_What you need to do_
Your task is to copy the lines between the line containing "return nodes" and the line containing "from mathutils import Matrix, Vector", counting both of those lines, and to emit nothing more.

Records from a dataset
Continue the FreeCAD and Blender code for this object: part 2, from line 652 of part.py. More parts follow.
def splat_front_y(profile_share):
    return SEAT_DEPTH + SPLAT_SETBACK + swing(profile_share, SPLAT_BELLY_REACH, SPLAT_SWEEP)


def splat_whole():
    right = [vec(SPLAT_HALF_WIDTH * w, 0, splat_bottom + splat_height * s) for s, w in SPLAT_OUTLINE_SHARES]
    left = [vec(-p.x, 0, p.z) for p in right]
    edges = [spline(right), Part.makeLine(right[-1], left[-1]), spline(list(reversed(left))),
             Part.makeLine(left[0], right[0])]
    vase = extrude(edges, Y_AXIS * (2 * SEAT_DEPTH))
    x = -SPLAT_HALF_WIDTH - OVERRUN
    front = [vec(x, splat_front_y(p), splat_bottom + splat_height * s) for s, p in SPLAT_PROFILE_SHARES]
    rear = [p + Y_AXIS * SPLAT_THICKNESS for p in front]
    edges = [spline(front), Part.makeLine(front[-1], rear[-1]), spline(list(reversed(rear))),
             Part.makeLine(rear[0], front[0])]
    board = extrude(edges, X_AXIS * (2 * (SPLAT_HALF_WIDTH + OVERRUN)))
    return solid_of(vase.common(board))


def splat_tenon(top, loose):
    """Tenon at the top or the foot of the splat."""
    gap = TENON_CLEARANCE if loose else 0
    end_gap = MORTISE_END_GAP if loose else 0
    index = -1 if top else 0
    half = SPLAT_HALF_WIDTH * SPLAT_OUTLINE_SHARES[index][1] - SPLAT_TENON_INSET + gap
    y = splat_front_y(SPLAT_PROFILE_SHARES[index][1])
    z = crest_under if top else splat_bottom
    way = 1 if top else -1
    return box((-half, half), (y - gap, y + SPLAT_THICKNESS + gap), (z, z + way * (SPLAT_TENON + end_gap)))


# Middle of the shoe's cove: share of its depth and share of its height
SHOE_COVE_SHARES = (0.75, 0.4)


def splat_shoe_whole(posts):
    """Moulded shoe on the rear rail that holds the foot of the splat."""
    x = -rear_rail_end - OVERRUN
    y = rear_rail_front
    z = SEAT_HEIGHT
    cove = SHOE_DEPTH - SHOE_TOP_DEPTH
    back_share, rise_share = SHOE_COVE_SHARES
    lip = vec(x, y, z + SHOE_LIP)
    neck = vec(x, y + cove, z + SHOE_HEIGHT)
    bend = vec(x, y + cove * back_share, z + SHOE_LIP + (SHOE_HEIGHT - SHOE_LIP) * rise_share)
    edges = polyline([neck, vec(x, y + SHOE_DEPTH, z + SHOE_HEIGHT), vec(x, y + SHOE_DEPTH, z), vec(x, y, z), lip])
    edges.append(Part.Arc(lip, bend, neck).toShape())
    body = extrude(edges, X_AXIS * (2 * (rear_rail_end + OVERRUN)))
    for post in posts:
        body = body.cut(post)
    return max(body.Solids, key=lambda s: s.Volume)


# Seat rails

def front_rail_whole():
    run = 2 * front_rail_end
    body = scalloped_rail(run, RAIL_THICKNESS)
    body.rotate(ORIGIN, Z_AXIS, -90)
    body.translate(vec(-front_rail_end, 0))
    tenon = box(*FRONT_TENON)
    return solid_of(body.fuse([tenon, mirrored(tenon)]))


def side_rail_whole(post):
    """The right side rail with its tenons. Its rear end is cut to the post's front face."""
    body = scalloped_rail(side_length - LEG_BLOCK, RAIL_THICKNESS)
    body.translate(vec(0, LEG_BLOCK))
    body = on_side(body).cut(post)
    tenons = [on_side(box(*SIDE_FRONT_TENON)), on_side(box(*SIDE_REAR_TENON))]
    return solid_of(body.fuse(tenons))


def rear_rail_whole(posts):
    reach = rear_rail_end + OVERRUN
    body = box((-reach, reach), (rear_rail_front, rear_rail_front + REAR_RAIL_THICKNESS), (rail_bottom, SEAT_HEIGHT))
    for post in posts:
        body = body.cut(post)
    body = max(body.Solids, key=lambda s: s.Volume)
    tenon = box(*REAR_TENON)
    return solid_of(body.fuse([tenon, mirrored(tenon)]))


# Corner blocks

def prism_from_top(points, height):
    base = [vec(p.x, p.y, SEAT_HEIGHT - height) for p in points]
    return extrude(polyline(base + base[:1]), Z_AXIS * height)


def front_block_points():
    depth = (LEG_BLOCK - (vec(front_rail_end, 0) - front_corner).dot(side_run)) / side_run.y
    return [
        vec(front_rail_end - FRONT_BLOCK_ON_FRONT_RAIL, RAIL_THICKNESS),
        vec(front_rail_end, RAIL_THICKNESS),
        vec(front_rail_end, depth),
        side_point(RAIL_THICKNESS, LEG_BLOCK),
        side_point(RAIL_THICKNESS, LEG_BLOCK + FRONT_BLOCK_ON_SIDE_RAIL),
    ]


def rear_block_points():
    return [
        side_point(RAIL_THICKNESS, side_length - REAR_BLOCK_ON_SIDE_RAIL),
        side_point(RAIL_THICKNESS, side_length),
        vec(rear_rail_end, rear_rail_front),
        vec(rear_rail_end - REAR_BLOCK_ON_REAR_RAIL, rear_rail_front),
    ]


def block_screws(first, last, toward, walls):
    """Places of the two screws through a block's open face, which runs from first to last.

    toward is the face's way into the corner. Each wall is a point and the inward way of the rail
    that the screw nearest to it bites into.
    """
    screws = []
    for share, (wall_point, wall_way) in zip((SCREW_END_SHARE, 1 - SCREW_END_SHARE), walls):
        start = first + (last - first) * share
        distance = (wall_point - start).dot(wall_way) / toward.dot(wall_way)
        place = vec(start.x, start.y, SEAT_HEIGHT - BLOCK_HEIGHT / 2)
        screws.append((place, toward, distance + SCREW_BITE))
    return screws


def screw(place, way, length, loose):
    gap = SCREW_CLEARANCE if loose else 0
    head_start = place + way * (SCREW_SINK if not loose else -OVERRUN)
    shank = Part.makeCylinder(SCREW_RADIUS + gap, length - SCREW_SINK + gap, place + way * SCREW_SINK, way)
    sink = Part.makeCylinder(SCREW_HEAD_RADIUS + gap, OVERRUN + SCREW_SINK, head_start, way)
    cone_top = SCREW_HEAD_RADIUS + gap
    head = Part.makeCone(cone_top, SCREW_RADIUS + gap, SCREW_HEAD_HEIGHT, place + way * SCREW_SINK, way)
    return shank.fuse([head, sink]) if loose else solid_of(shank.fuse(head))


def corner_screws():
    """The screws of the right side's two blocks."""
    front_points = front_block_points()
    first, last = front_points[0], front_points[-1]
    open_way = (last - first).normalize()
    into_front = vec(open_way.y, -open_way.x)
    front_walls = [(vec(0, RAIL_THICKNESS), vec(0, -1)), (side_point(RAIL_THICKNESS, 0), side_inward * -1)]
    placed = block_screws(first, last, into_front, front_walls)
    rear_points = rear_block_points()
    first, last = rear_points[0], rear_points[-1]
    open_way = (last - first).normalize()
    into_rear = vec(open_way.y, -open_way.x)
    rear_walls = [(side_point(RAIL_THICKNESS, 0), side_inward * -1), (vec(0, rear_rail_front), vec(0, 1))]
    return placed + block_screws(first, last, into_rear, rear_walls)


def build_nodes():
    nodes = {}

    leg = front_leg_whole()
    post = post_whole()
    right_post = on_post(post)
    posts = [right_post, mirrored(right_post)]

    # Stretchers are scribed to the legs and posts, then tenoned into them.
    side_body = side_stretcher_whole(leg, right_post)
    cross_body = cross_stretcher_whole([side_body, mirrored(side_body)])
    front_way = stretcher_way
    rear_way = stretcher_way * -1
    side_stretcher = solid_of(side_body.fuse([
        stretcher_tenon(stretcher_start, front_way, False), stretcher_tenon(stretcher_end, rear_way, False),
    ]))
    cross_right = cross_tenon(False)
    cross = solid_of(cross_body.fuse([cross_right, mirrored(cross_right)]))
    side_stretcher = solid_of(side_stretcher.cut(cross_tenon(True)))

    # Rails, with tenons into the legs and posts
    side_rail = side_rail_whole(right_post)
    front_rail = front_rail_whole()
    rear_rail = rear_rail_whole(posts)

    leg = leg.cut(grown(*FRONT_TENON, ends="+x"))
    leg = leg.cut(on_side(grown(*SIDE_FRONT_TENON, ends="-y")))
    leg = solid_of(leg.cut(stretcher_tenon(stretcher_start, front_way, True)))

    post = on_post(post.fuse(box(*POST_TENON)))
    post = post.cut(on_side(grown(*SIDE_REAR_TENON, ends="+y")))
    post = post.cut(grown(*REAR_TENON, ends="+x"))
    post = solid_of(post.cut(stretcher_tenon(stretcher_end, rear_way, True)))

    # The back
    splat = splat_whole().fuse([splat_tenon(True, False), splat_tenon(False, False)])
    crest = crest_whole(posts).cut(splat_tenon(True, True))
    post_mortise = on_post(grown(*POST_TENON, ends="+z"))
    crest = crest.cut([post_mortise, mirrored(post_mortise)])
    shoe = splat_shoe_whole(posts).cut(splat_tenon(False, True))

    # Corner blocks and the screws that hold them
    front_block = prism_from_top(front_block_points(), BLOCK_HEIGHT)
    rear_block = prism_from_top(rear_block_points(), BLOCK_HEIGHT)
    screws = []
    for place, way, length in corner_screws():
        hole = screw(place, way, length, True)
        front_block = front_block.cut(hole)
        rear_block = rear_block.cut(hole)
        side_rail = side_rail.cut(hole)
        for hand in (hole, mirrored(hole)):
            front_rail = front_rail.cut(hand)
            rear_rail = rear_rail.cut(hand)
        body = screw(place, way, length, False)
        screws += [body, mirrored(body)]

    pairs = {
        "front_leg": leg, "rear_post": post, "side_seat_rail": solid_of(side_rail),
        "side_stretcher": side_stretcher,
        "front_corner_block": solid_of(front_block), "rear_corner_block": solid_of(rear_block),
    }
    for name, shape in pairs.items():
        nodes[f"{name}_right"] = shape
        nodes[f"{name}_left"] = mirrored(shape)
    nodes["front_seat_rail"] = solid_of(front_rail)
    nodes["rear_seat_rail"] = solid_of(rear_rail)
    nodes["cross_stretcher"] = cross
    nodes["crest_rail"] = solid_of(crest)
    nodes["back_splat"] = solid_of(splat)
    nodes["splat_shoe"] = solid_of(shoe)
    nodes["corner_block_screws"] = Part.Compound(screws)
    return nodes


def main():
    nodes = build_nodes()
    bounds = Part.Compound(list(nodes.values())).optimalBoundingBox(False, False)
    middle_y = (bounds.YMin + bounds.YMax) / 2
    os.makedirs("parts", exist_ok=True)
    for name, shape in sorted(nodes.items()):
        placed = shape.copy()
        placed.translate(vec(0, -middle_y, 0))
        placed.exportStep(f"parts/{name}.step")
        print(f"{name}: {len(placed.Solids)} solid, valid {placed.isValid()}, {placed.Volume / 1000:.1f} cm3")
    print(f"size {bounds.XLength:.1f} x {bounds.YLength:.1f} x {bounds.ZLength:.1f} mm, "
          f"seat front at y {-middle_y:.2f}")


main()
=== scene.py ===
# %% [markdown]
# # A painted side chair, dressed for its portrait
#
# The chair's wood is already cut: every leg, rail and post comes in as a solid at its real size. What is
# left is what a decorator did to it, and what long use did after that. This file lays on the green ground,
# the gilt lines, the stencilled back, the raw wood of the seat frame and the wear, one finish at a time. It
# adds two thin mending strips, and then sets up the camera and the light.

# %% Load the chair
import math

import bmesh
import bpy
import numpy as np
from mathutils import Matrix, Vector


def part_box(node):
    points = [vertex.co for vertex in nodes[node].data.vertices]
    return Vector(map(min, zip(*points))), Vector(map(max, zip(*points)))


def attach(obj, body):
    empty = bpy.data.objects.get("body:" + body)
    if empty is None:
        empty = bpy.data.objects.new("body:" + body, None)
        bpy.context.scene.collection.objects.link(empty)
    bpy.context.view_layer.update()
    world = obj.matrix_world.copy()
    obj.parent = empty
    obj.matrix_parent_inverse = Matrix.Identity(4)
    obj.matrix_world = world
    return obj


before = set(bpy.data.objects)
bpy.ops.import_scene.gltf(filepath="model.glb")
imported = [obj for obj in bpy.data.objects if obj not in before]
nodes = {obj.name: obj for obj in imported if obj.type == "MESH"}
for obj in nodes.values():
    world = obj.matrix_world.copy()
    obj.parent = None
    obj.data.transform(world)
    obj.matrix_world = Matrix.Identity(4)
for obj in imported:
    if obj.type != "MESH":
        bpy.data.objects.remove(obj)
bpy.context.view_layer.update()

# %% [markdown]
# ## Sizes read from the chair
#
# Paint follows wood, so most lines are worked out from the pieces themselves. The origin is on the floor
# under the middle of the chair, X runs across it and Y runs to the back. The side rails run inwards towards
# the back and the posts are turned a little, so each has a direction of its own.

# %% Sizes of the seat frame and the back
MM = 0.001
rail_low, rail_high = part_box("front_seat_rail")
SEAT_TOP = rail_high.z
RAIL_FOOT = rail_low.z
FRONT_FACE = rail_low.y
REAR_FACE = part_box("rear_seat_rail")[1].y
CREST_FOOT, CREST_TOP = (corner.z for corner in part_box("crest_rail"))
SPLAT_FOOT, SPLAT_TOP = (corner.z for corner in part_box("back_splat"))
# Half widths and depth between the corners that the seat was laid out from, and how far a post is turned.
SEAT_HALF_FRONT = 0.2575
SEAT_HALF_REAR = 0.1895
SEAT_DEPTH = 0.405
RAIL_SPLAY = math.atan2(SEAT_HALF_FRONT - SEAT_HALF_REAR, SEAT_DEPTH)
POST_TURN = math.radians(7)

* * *

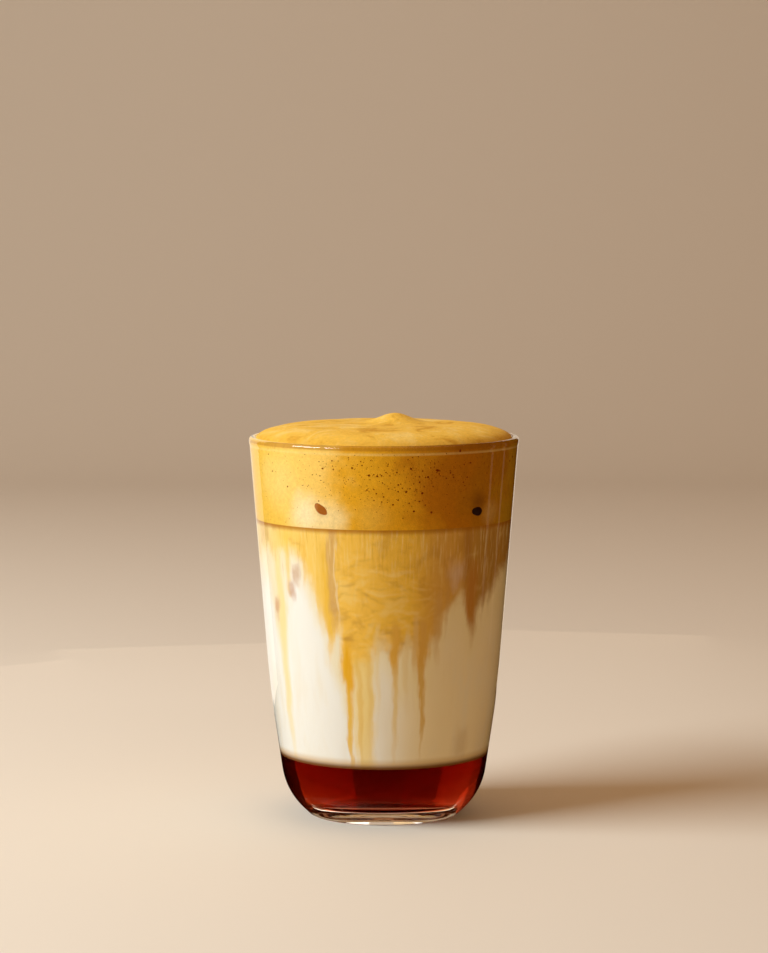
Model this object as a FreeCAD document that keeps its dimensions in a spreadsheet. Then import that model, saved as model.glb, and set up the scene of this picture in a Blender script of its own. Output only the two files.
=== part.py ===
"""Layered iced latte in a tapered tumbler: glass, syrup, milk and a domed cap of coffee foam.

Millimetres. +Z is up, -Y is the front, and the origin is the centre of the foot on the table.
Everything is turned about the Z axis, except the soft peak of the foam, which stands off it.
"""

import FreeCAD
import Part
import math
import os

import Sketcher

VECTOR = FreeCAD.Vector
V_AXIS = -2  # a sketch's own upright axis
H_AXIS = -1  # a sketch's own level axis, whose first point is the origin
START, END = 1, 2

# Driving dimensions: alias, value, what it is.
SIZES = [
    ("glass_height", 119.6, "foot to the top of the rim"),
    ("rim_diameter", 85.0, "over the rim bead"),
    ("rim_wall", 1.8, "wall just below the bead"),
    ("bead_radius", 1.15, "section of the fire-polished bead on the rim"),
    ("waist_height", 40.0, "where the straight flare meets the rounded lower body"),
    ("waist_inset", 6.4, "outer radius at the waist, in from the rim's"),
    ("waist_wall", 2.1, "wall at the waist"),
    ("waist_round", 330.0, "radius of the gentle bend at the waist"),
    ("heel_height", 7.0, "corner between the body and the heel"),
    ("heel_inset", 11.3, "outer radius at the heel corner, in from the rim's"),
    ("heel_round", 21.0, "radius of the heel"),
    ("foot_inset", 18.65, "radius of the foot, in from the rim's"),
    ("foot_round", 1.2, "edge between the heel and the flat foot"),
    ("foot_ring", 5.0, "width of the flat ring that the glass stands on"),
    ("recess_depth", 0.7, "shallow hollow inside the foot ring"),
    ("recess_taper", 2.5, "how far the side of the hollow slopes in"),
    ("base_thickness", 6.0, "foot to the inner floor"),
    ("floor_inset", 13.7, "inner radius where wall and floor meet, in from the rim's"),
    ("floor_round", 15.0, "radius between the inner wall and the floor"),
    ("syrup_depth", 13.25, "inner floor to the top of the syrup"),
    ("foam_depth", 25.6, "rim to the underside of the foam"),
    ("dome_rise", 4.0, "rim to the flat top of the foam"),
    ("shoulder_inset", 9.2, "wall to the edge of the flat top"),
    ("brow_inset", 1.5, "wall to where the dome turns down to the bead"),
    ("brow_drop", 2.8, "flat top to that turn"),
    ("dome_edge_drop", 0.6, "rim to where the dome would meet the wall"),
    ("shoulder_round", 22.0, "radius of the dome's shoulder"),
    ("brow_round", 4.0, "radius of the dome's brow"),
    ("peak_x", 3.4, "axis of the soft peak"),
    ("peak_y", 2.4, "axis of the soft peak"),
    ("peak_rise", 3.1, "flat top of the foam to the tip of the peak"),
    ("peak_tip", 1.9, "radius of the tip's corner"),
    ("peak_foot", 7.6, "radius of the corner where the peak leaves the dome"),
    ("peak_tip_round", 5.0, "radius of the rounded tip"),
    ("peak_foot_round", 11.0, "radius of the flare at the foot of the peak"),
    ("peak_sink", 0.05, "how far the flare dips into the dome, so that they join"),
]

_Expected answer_
    return nodes


def main():
    nodes = build_nodes()
    bounds = Part.Compound(list(nodes.values())).optimalBoundingBox(False, False)
    middle_y = (bounds.YMin + bounds.YMax) / 2
    os.makedirs("parts", exist_ok=True)
    for name, shape in sorted(nodes.items()):
        placed = shape.copy()
        placed.translate(vec(0, -middle_y, 0))
        placed.exportStep(f"parts/{name}.step")
        print(f"{name}: {len(placed.Solids)} solid, valid {placed.isValid()}, {placed.Volume / 1000:.1f} cm3")
    print(f"size {bounds.XLength:.1f} x {bounds.YLength:.1f} x {bounds.ZLength:.1f} mm, "
          f"seat front at y {-middle_y:.2f}")


main()
=== scene.py ===
# %% [markdown]
# # A painted side chair, dressed for its portrait
#
# The chair's wood is already cut: every leg, rail and post comes in as a solid at its real size. What is
# left is what a decorator did to it, and what long use did after that. This file lays on the green ground,
# the gilt lines, the stencilled back, the raw wood of the seat frame and the wear, one finish at a time. It
# adds two thin mending strips, and then sets up the camera and the light.

# %% Load the chair
import math

import bmesh
import bpy
import numpy as np
from mathutils import Matrix, Vector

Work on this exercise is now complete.